The beach alongside our pool is a distinctive slab of bedrock, stern and sober, its surface sliced with narrow crevices and sharp edges, making it singularly uninviting to stretch out upon. Curious cutouts pock the surface of the bedrock, as if Cyclops or Paul Bunyon had carved out miniature bathtubs with an oversized ice-cream scoop. A previous occupant of the pool has inadvertently left behind his swim towel, now soggy and threadbare.
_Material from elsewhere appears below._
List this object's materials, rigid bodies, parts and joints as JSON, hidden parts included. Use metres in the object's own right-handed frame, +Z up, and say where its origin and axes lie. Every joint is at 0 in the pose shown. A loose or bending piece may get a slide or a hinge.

Cooling their heels in the pool, the ladies speak of lady things. One of them reaches for a stick floating by, which turns out to be not a stick but arrrgh!!! a whopping great watersnake, and in an instant, the whole county hears the news, and nervous types, a mile downstream, reach for their cell phones. Snakes are like that, you know. There’s something wildly disconcerting about them that makes women sing and dance with impetuous abandon, and grown men break into a galloping sweat. This particular snake, though harmless enough, is ingloriously removed from the premises, and we go back to munching our Fruit Loops. Little Sister, ever gentle and thoughtful as only a child can be, explains that the snake was here first, perhaps lives under that very rock, and was only looking for some new friends.
“Small children are so dear,” says Mother, not quite convinced.
After a couple of sublime hours of wetness, the children have had enough and it is time to head for home. We dry off, gather our gear, and set off up the logging road, comfortable, satisfied, and agreed that on this roasting fourth of July, getting wet was absoloot vunderful!